The parallel dimension of leadership

Fernando Yoshio Okumura
3 min readNov 10, 2020

“ An MBA matters, but… The part that’s most important in an education is how to deal with people. There’s no job I know that you do by yourself (…) In the end, it’s people skills that you need. Whether you remember that Columbus arrived in 1492 or not — a lot of the facts that you memorize are immaterial.”

Indeed. This quote from Michael Bloomberg is spot on. There’s no comparison between what we can do by ourselves and what can be achieved as a team. In the longer run, being able to help people grow and be at their best is way more impactful than any specific knowledge or hard skill.

I recently shared the post above and got some interesting questions from young managers so I am expanding on the topic. Thank you for all your comments and I hope this adds relevant color to it.

I will not go into developing specific people skills (e.g. listening, caring, empathy, and so on) because I do not believe developing them is the bottleneck for most qualified leaders. The major bottleneck is prioritizing and using them. It turns out we frequently focus too much on the task at hand and forget the interpersonal dynamics present in every human interaction, The Parallel Dimension in Leadership (if you would like to explore people skills and have not yet read Dale Carnegie’s 1937 classic book How to Win Friends and Influence People, I highly recommend it — despite the somewhat corny title).

Think of your meetings and how focused on its goals (e.g. solving a discrete problem) you usually are. One hundred percent? Great right? Not necessarily. While achieving the meeting’s goals is important; as a leader, you should also always be aiming at improving your ability to influence/lead the team. At the end of the day, it is what enables you to achieve strategic objectives in the longer run. If you put all your energy in problem solving alone, you run the risk of alienating team members, which will seriously hamper your ability to execute in the future.

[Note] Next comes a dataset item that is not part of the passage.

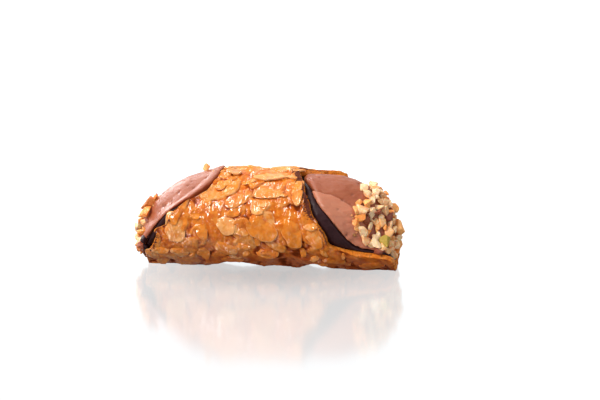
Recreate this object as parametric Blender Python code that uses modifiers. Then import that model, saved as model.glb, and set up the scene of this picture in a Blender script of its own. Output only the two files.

In every interaction I have with our teams, I currently (this has varied with the maturity of the company) invest on average 50% of my energy paying attention to people’s successes that I can genuinely praise, to improvement opportunities that I can pencil down for future feedback sessions, and to any red flags in team culture that can compromise anyone’s individual contribution. The other 50% is dedicated to the actual business task itself. If I feel there is a trade off between completing the business task and improving my ability to influence/lead the team, I pick the latter in 90% of the time. It is much easier to set aside more time, refine a plan, or run additional A/B tests than to regain your ability to inspire and engage the team.

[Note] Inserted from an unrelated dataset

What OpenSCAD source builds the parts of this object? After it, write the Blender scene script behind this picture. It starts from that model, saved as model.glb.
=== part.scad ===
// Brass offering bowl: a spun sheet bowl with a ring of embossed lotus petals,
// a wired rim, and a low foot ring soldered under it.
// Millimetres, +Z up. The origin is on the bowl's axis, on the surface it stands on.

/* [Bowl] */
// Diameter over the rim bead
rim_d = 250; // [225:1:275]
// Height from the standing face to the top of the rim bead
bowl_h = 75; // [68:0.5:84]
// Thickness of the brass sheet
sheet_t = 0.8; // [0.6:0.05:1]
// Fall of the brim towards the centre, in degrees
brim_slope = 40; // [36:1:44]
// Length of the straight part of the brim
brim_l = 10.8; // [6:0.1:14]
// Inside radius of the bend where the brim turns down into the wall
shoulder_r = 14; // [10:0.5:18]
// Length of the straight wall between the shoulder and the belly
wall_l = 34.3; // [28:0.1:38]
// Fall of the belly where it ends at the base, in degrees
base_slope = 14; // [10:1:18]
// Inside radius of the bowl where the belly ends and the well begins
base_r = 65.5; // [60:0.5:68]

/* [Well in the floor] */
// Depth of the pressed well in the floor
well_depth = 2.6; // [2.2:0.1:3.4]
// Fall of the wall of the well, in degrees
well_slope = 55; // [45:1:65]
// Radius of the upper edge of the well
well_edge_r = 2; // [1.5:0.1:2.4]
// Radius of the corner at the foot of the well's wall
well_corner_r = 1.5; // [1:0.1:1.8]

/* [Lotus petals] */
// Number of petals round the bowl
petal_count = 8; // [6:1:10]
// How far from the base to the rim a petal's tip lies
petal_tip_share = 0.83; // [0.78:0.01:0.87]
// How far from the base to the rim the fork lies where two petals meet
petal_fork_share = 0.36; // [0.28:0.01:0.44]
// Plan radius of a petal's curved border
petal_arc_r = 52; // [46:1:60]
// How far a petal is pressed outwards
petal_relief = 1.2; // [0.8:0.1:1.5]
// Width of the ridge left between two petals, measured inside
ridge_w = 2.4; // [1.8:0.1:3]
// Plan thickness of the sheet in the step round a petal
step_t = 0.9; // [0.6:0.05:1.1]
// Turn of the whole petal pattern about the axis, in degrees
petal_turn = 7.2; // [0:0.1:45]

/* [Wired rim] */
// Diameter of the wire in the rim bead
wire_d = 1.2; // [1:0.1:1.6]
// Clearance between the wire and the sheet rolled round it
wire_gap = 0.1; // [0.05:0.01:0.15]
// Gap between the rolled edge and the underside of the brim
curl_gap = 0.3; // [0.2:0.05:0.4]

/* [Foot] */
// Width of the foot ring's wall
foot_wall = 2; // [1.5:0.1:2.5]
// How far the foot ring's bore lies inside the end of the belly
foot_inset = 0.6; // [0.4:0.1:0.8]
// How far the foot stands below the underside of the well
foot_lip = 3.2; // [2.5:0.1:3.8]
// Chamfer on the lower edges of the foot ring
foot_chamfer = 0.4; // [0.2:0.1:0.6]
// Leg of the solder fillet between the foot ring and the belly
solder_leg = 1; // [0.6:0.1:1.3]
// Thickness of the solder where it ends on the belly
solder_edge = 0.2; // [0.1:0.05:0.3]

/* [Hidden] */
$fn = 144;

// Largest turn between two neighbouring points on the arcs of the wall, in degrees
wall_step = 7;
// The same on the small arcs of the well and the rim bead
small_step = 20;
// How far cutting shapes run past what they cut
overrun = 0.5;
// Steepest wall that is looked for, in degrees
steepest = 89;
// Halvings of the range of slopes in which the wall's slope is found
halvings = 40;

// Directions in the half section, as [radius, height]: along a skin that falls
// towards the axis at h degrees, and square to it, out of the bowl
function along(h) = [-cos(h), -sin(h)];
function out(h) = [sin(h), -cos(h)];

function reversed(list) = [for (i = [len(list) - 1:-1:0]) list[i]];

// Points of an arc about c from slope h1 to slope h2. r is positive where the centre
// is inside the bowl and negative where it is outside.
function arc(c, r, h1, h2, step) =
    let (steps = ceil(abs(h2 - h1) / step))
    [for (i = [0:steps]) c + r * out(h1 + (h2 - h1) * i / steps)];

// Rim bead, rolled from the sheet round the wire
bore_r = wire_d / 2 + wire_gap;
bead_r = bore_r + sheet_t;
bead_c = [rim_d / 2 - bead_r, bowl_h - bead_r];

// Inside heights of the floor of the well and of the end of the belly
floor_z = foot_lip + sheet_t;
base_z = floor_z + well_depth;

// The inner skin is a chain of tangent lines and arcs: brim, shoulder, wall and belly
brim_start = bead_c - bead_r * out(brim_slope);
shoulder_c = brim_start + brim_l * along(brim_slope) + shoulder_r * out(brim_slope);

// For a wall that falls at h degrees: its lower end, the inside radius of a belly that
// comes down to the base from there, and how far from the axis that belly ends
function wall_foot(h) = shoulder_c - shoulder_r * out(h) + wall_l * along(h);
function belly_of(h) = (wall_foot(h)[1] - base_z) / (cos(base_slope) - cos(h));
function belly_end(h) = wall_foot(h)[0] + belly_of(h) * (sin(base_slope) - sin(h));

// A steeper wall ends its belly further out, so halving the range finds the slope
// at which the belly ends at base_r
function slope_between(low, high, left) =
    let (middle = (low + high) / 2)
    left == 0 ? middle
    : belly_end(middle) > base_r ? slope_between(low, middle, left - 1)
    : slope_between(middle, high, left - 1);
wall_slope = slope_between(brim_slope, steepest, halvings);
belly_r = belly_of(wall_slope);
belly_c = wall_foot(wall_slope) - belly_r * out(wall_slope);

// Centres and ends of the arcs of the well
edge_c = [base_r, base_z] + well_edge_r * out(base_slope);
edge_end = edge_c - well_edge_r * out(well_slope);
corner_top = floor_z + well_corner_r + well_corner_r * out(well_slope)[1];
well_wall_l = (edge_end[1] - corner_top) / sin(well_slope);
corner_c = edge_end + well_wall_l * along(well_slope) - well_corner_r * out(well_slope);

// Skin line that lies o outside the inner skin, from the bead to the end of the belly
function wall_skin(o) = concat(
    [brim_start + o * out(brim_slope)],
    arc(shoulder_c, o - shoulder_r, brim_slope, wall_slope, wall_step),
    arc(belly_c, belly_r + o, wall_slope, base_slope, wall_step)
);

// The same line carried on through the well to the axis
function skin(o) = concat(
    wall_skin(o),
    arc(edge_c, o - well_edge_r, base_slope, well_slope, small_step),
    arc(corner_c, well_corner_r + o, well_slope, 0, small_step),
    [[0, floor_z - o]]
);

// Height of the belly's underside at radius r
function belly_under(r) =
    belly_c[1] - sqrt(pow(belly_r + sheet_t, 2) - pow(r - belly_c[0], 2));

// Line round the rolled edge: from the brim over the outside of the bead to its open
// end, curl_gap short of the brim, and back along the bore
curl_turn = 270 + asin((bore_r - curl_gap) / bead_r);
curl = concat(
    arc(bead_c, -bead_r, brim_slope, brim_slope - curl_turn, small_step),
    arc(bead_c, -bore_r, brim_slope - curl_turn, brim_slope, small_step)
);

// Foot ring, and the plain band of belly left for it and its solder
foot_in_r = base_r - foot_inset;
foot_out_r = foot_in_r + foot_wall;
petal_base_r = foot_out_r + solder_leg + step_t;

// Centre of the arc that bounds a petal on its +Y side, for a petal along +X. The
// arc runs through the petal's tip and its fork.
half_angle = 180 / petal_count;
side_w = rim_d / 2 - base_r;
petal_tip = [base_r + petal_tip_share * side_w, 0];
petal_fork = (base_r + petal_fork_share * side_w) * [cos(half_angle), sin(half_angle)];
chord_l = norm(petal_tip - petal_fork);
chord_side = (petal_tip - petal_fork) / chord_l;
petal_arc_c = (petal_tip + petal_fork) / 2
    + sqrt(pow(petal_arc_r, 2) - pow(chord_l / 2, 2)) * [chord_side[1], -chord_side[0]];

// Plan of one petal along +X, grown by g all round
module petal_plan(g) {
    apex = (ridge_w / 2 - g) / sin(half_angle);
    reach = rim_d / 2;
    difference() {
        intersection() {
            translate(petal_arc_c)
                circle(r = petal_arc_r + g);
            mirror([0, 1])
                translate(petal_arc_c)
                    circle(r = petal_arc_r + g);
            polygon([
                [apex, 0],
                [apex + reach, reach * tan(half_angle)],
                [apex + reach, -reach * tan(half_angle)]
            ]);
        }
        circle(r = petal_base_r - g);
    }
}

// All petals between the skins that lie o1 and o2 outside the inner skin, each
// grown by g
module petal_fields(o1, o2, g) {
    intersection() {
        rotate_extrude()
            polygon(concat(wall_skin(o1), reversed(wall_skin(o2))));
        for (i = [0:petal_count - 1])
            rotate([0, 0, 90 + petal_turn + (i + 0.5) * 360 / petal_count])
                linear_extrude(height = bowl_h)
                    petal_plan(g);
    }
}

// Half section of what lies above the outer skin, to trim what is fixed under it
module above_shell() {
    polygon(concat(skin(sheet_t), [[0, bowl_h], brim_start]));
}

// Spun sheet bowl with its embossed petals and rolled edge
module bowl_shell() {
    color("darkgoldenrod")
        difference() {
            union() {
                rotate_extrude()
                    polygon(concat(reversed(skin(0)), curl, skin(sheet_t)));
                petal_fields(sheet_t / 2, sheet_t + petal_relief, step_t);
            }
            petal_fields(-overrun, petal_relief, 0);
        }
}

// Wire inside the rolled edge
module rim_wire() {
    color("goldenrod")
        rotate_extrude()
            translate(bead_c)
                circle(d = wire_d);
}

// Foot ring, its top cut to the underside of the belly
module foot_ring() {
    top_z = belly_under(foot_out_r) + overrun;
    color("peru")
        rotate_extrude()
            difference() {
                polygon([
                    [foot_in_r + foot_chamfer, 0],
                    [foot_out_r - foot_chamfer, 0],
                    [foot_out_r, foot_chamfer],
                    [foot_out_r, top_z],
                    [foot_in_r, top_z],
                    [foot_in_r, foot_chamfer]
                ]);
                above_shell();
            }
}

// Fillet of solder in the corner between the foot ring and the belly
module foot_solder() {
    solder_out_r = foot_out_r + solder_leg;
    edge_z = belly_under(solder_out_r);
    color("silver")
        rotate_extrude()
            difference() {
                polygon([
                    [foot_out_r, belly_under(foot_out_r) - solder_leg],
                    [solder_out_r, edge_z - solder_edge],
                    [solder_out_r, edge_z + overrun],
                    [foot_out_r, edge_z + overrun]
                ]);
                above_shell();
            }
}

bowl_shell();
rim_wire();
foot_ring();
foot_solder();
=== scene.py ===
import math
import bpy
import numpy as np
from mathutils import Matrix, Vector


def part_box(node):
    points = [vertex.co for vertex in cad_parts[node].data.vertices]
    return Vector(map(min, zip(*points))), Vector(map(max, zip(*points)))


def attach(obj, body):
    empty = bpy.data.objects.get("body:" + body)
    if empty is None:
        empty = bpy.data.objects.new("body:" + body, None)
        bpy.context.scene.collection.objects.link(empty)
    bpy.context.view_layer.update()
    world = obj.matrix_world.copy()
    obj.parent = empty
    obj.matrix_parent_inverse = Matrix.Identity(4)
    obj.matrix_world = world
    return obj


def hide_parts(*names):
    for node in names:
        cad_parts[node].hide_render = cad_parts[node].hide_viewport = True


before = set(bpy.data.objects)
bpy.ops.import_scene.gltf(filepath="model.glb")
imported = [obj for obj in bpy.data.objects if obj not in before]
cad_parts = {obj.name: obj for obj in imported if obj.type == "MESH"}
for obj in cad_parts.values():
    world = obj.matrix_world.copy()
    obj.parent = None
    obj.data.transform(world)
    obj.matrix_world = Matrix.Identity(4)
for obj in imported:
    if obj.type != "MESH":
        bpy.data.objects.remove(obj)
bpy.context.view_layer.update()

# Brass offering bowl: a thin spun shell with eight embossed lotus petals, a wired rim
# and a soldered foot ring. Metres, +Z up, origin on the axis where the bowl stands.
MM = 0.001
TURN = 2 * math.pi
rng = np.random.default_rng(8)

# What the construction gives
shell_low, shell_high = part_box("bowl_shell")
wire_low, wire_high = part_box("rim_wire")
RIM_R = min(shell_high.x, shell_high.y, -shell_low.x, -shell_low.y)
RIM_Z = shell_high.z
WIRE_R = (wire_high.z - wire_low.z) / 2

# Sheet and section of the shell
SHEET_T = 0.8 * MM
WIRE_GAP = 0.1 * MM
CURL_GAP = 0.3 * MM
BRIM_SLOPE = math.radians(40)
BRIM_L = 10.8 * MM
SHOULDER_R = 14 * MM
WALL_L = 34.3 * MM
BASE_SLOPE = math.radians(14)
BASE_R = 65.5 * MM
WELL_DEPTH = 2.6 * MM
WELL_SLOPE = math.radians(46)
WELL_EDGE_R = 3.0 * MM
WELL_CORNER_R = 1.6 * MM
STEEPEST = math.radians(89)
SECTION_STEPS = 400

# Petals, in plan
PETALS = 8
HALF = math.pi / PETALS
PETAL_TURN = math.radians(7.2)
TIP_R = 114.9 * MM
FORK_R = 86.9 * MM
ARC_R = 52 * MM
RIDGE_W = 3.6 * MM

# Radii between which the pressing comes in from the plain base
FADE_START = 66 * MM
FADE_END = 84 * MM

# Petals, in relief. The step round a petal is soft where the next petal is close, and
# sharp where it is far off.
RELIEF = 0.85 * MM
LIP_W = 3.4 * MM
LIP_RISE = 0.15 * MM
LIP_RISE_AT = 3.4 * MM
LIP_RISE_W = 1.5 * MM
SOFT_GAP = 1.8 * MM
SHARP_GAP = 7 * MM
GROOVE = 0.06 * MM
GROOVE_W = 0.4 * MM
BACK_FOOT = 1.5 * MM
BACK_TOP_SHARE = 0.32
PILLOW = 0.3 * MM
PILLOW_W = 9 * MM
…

Awareness of this parallel dimension is just as important in our personal lives. Say you are playing board games or having a political conversation with your colleagues. What matters most to you: winning the game/debate or increasing your ability to influence that group going forward? Picking the movie/restaurant or consolidating the harmony between you and your partner?

Being aware of this ever present parallel dimension is the first step in prioritizing and therefore using your people skills. Frequently, our hectic schedules and never ending To-Do lists overly direct our focus to task completion. Fight that, add a perennial “remember the parallel dimension” item to the top your To-Do list until it becomes a habit to you. My bet it that you already have most of the people skills you need, it is just a simple matter of remembering their importance and putting them to use a little more often!